I know that sounds tough and it sounds like you are giving up much too much in the way of BIG MAJOR Publisher coddling you and sending you on jet planes across America and putting you name up in lights and on marquees (bookstores ought to have marquees over the top!). But guess what, by the time you become the next Janet Evanovich or Stephen King or even Stephen Hawking, you will have cobwebs growing out your ears. While in the meantime, you can publish that book and begin sales in an hour or two.
Way back in 2005, Award-winning author Barry Eisler, author of the famous Rain books as in Killing Rain, wrote in MJ Rose's blog (another major author) that writers need to quit bellyaching about their poor sales and poor relations with their publishers and take control instead. Treat their quite artistic productions as business people by putting on the entrepreneur's hat.
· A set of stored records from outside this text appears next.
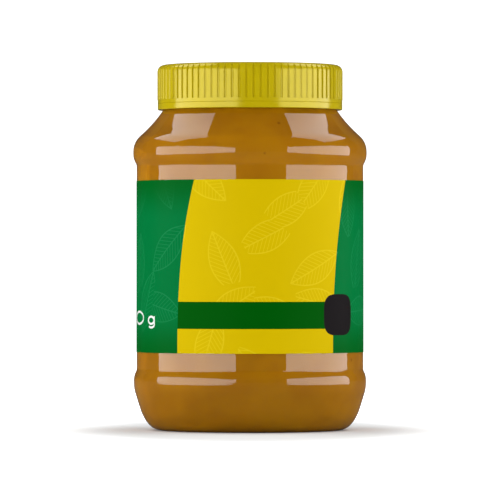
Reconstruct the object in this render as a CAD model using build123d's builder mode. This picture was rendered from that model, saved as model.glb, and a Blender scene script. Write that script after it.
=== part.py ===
"""A screw-capped jar of peanut butter, standing on its base.

Millimetres. The origin is at the centre of the base, +Z points up, and the front of the label
faces -Y. Slopes are in degrees from the vertical.
"""

from build123d import *
from math import acos, asin, cos, degrees, radians, sin, sqrt
import os

# Jar body: a straight label panel between two slightly wider bulges
body_radius = 42.5              # upper bulge, the widest place
panel_bottom = 22.4             # height of the panel's lower end
panel_height = 73.4
panel_fillet = 2.3              # hollow corner between the panel and each bulge
upper_step_slope = 31.0         # steepest slope between the panel and the upper bulge
upper_bulge_round = 6.6
upper_bulge_flat = 1.0
lower_step_slope = 28.0
lower_bulge_round = 6.7
lower_bulge_flat = 1.0
jar_wall = 0.65

# Shoulder: rounds in from the upper bulge, then sweeps up to the neck in one hollow curve
crown_round = 7.5
shoulder_low_slope = 48.9
shoulder_top_slope = 31.3

# Heel: from the lower bulge in to the foot
heel_turn_round = 13.2
heel_slope = 17.2
heel_round = 15.6
toe_slope = 40.7
toe_round = 6.2
foot_ring_width = 3.5           # flat ring that the jar stands on
base_rise = 4.0                 # height of the dome under the base

# Neck
neck_radius = 30.2
neck_wall = 1.6
neck_height = 12.7
rim_round = 0.4

# Screw thread, on the neck and in the cap
thread_pitch = 4.2
thread_turns = 1.25
thread_depth = 1.1
thread_root_width = 2.2
thread_crest_width = 1.1
thread_overlap = 0.3            # how far a thread is sunk in the wall that carries it
thread_start_height = 4.0       # from the foot of the neck to the middle of its thread
thread_clearance = 0.3          # between a thread's crest and the wall it faces

# Contents
fill_above_neck_foot = 1.4

# Label: one sleeve, lapped over itself at the back
label_margin_bottom = 6.0       # bare panel below and above the label
label_margin_top = 5.2
label_thickness = 0.12
label_lap_width = 12.0

# Cap
cap_wall = 2.15                 # from the inside of the skirt to the crests of the ribs
cap_top_thickness = 1.5
cap_skirt_drop = 14.9           # from the neck's rim down to the cap's lower edge
cap_top_round = 2.55
cap_bottom_round = 0.3
cap_mouth_chamfer = 0.5
groove_count = 82
groove_depth = 0.45
groove_mouth_width = 1.1
groove_floor_width = 0.35
groove_runout_radius = 3.4      # curve on which each groove runs out over the top edge
band_height = 3.7               # smooth band below the grooves
band_recess = 0.12              # band's step in from the crests of the ribs
score_height = 2.3              # fine line round the band, from the cap's lower edge
score_width = 0.2
score_depth = 0.15
tool_overrun = 1.0              # how far cutting shapes reach past the surface they cut


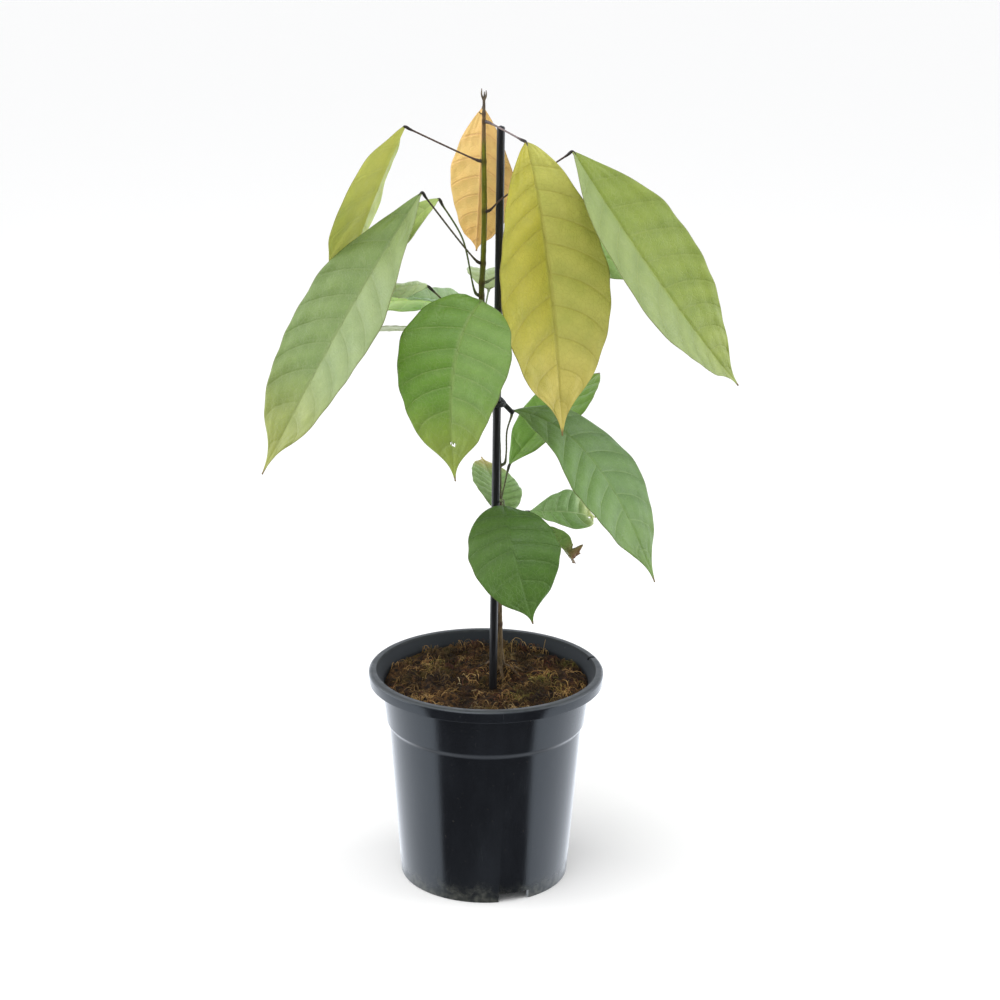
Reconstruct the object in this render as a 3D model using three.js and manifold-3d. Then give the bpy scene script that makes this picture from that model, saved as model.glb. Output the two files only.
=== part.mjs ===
// A young cacao tree in its nursery pot: pot, soil, woody stem, stake, tie and nineteen leaves.
// Millimetres, +Z up. The origin is where the pot's axis meets the surface that the pot stands on.
import * as THREE from 'three';
import { mergeVertices } from 'three/addons/utils/BufferGeometryUtils.js';
import Module from 'manifold-3d';

const wasm = await Module();
wasm.setup();

// ---------------------------------------------------------------- driving dimensions

const CLEARANCE = 0.35;

const POT_HEIGHT = 157.3;
const RIM_RADIUS = 85;
const RIM_WIDTH = 6;
const RIM_DEPTH = 8.6;
const WALL = 1.4;
const LIP_SLOPE = 4;
const LIP_EDGE = 0.9;
const COLLAR_TOP_RADIUS = 75.6;
const COLLAR_FOOT_RADIUS = 72;
const COLLAR_FOOT_HEIGHT = 119;
const STEP_HEIGHT = 3;
const BODY_TOP_RADIUS = 69.8;
const FOOT_RADIUS = 61.2;
const FOOT_BEVEL = 1.4;
const FOOT_RING_WIDTH = 3.6;
const CHANNEL_HEIGHT = 7;
const FLOOR_THICKNESS = 2;
const PAD_RADIUS = 38;
const PAD_DRAFT = 1;
const POT_SEGMENTS = 44;
const NOTCHES = 3;
const NOTCH_WIDTH = 23;
const NOTCH_HEIGHT = 6.6;
const NOTCH_REACH = 14;
const NOTCH_TURN = 291;
const DRAIN_HOLES = 12;
const DRAIN_HOLE_RADIUS = 4;
const LABEL_SLOT_LENGTH = 10;
const LABEL_SLOT_WIDTH = 2.6;
const LABEL_SLOT_DEPTH = 2;
const LABEL_SLOT_TURN = 17;

const SOIL_EDGE_HEIGHT = 147.5;
const SOIL_CROWN_RISE = 5;
const SOIL_LUMP = 1.6;
// The soil heaped round the stem, and hollowed where the stake was pushed in.
const SOIL_MOUNDS = [
  { x: 9.6, y: 6, rise: 4, spread: 12 },
  { x: 8, y: -21, rise: -4.5, spread: 11 },
];
const HOLE_SPARE = 0.5;
const HOLE_DEPTH_SPARE = 2;
const SOIL_RINGS = 8;
const SOIL_SEGMENTS = 30;

const STEM_POINTS = [
  [9.8, 4.5, 112],
  [9.6, 4.3, 150],
  [9.4, 4, 168],
  [8.4, 3.6, 205],
  [7.4, 3.6, 280],
  [6.2, 3.6, 328],
  [3.6, 3.6, 357],
  [-2, 3.6, 395],
  [-6, 3.4, 431],
  [-5.2, 3, 454],
  [-4.6, 3, 490],
  [-5.3, 3, 524],
  [-5.7, 3, 566],
];
const STEM_FOOT_RADIUS = 2.9;
const STEM_TOP_RADIUS = 1.6;
const CROWN_RADIUS = 4.6;
const CROWN_HEIGHT = 157;
const CROWN_SPREAD = 9;
const ROOT_TAPER = 0.5;
const BUD_HEIGHT = 7;
const BUD_RADIUS = 0.9;
const BUD_TIP_RADIUS = 0.35;
// Each prong of the dry bud: how far its tip leans along X and Y, and its share of the bud's height.
const BUD_PRONGS = [[-1.6, 0.4, 1], [1.4, -0.6, 0.85], [0.2, 1.1, 0.7]];
const STEM_STEPS = 34;
const STEM_SIDES = 7;
const BUD_SIDES = 5;

const STAKE_RADIUS = 2.8;
const STAKE_FOOT = [4.8, -25, 62];
const STAKE_TOP = [6, 2.6, 548];
const STAKE_SIDES = 12;

const TIE_HEIGHT = 357;
const TIE_RADIUS = 1.6;
const TIE_SIDES = 7;
// Room left between the tie and what it holds, so that its flat-sided loop stays clear of them.
const TIE_SPARE_AT_STAKE = 0.65;
const TIE_SPARE_AT_STEM = 1.05;
// Share of the loop that each of its two arcs runs along; a little over half, so that the arcs join.
const HALF_LOOP = 0.52;
const TIE_TAIL_END = [16.4, -3.6, 349.6];

const BLADE_THICKNESS = 0.8;
const MIDRIB_DEPTH = 1;
const MARGIN_HALF_WIDTH = 0.45;
const WIDE_COLUMNS = [-1, -0.56, -0.1, 0, 0.1, 0.56, 1];
const NARROW_COLUMNS = [-1, -0.55, 0, 0.55, 1];
const NARROW_LEAF = 60;
const VEIN_LEAN = 0.11;
const VEIN_RELIEF = 0.9;
const DRIP_TIP_START = 0.84;
const DRIP_TIP_END = 0.985;
const DRIP_TIP_NARROWING = 0.72;
const PETIOLE_RADIUS = 1;
const PULVINUS_RADIUS = 1.7;
const PETIOLE_SIDES = 6;
const PETIOLE_STEPS = 9;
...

Seven YEARS ago a lot of us were saying you have to treat your work as best you can as a business venture, and Barry laid out a long list of process and method to get you there. It was reprinted in the infamous newsletter put out by the MWA - mystery writers of America - The Third Degree. The point of my blog -- by going Indie Author ala Kindle or any other ebook process, we smart guys who beat our heads against the NYC curtains and walls of NYC publishing have freed ourselves of untold burdens that frankly no one ever wanted to hear us complain about, so I won't complain about them here. What I will say is the discovery of one's courage in taking the leap of faith, and the discovery of a new found freedom among the new fandango of a new publishing reality has been WONDERFUL and PROFITABLE.